- _OBJECTIVE_:
Reproduce precisely the lines of the listing below, starting with the line that contains "rubber_mounts();" and stopping after the line that contains "before = set(bpy.data.objects)"; include nothing else.
======== RAW DATA ========
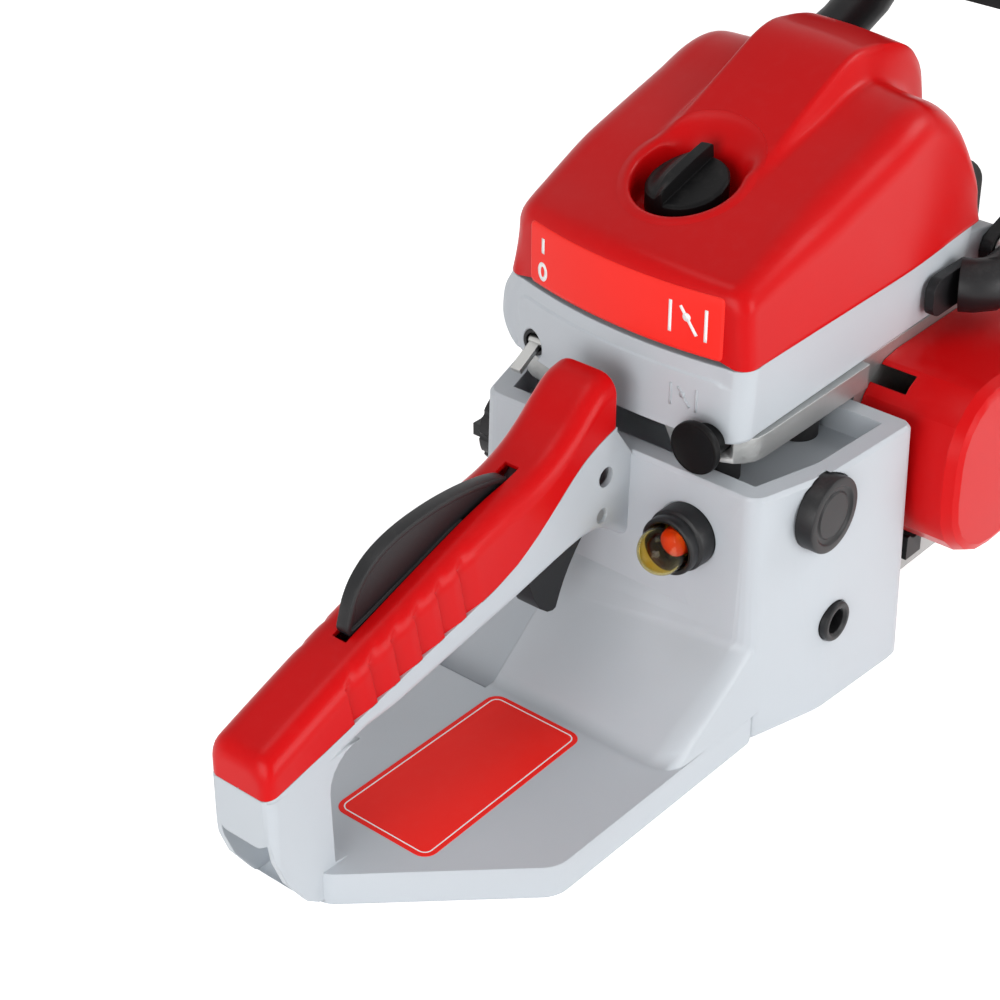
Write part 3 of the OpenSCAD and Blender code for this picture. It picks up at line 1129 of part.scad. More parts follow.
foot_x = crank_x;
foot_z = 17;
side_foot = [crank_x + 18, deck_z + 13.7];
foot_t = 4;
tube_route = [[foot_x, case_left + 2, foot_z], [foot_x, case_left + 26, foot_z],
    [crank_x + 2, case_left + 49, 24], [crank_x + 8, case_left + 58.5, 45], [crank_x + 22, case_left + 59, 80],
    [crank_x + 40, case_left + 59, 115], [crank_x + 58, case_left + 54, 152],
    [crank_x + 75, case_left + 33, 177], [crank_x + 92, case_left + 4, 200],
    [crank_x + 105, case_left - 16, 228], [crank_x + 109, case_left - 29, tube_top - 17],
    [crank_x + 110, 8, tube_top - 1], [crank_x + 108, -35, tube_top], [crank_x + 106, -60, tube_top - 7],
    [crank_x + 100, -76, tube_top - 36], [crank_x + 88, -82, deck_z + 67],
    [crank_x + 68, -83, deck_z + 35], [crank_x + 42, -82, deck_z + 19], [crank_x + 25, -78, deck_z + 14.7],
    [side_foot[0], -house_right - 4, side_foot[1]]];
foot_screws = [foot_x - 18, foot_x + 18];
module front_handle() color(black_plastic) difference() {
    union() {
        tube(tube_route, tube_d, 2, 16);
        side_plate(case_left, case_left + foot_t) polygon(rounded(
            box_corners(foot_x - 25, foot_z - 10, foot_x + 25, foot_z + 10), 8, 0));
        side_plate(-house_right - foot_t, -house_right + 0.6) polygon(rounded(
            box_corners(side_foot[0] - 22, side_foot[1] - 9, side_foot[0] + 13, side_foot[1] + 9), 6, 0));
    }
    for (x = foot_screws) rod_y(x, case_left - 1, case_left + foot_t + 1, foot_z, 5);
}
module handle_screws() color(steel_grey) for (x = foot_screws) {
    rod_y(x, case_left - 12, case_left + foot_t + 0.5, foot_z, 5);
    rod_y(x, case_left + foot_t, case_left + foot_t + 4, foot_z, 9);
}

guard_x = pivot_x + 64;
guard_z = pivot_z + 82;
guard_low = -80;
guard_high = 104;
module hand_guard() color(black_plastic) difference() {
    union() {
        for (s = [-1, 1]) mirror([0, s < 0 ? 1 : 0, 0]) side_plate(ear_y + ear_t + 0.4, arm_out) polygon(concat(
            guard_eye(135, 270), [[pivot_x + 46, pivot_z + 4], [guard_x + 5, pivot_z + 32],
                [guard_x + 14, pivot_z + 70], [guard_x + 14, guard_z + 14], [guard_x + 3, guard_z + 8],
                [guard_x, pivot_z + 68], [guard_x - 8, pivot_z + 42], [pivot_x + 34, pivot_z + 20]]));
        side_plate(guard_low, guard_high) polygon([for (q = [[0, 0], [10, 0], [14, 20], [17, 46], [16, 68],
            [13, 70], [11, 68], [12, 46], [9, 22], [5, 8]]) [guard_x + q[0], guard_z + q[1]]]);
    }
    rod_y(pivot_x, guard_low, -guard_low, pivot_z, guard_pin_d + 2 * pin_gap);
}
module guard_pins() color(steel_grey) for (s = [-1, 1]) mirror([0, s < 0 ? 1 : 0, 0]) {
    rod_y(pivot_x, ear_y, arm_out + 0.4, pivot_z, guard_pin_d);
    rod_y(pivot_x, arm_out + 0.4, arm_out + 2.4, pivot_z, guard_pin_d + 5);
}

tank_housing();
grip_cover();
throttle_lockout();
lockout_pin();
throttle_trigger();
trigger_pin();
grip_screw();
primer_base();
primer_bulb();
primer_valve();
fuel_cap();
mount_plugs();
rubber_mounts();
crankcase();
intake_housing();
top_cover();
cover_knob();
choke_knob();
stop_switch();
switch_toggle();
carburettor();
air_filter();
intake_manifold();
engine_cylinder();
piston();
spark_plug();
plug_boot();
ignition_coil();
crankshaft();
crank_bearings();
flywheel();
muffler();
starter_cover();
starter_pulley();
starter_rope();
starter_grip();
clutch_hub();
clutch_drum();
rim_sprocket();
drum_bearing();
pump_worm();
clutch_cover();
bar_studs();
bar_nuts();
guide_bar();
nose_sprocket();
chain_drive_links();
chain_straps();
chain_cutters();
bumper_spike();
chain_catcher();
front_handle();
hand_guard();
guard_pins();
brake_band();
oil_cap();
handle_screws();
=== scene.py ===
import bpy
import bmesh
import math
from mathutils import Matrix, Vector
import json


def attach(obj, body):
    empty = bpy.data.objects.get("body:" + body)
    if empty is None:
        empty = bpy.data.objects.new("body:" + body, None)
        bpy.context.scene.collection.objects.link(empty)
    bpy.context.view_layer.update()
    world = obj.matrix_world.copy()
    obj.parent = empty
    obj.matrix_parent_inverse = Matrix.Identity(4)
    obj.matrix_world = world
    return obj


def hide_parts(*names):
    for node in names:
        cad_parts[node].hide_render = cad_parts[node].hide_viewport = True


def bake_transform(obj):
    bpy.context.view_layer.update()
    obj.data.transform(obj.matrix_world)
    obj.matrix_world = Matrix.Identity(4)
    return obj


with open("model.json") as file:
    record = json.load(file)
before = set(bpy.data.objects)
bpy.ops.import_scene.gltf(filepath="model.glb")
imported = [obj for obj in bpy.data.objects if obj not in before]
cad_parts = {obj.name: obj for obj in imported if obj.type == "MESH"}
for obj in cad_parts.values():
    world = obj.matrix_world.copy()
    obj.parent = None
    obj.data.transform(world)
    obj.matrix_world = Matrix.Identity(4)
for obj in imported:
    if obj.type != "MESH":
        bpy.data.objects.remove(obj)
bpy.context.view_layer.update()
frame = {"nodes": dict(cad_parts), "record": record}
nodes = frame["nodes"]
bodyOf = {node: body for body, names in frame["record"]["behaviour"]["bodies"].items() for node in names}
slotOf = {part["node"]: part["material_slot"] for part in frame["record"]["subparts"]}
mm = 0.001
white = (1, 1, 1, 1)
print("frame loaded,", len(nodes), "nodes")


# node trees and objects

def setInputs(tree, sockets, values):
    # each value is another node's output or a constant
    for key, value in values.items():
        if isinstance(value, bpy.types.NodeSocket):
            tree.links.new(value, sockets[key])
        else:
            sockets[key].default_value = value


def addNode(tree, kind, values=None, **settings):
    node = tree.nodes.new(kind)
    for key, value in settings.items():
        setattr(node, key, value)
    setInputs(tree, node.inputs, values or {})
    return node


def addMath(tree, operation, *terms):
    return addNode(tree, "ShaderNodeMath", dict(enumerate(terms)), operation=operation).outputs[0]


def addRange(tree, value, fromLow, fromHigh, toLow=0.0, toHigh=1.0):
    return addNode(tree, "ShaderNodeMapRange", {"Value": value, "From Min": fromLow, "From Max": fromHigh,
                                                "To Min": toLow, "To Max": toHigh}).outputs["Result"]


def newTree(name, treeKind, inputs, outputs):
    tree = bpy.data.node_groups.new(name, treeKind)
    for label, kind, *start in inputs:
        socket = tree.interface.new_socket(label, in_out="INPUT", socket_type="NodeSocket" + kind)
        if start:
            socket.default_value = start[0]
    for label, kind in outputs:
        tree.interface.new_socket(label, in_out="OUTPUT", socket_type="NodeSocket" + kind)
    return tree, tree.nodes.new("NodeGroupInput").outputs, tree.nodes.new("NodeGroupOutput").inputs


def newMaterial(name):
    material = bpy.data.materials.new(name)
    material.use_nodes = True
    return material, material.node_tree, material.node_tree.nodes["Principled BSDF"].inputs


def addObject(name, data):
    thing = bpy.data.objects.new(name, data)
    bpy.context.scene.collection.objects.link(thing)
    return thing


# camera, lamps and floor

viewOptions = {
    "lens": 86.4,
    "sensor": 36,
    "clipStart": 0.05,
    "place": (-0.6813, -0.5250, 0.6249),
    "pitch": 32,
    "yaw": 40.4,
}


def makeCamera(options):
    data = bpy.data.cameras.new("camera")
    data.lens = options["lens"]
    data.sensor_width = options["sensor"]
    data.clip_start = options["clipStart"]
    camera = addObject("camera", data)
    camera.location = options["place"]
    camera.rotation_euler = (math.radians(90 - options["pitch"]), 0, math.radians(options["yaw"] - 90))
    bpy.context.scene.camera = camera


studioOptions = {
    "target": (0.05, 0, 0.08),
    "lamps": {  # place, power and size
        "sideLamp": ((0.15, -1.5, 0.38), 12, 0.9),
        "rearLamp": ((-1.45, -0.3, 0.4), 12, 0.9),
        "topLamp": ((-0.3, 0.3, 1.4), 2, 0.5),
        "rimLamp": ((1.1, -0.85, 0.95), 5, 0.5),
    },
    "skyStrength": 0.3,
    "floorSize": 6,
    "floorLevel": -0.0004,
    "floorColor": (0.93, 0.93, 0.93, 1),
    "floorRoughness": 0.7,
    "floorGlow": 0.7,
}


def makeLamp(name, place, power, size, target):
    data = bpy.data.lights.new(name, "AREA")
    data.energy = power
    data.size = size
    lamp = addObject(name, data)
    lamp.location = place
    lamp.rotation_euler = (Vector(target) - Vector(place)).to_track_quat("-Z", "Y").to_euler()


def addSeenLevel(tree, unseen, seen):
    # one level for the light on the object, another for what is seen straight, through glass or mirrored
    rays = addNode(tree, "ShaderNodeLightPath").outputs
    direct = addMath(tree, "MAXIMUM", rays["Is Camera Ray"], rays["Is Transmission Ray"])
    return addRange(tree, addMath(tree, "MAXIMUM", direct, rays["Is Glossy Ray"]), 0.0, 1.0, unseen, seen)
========
- _RESULT BELOW_:
rubber_mounts();
crankcase();
intake_housing();
top_cover();
cover_knob();
choke_knob();
stop_switch();
switch_toggle();
carburettor();
air_filter();
intake_manifold();
engine_cylinder();
piston();
spark_plug();
plug_boot();
ignition_coil();
crankshaft();
crank_bearings();
flywheel();
muffler();
starter_cover();
starter_pulley();
starter_rope();
starter_grip();
clutch_hub();
clutch_drum();
rim_sprocket();
drum_bearing();
pump_worm();
clutch_cover();
bar_studs();
bar_nuts();
guide_bar();
nose_sprocket();
chain_drive_links();
chain_straps();
chain_cutters();
bumper_spike();
chain_catcher();
front_handle();
hand_guard();
guard_pins();
brake_band();
oil_cap();
handle_screws();
=== scene.py ===
import bpy
import bmesh
import math
from mathutils import Matrix, Vector
import json


def attach(obj, body):
    empty = bpy.data.objects.get("body:" + body)
    if empty is None:
        empty = bpy.data.objects.new("body:" + body, None)
        bpy.context.scene.collection.objects.link(empty)
    bpy.context.view_layer.update()
    world = obj.matrix_world.copy()
    obj.parent = empty
    obj.matrix_parent_inverse = Matrix.Identity(4)
    obj.matrix_world = world
    return obj


def hide_parts(*names):
    for node in names:
        cad_parts[node].hide_render = cad_parts[node].hide_viewport = True


def bake_transform(obj):
    bpy.context.view_layer.update()
    obj.data.transform(obj.matrix_world)
    obj.matrix_world = Matrix.Identity(4)
    return obj


with open("model.json") as file:
    record = json.load(file)
before = set(bpy.data.objects)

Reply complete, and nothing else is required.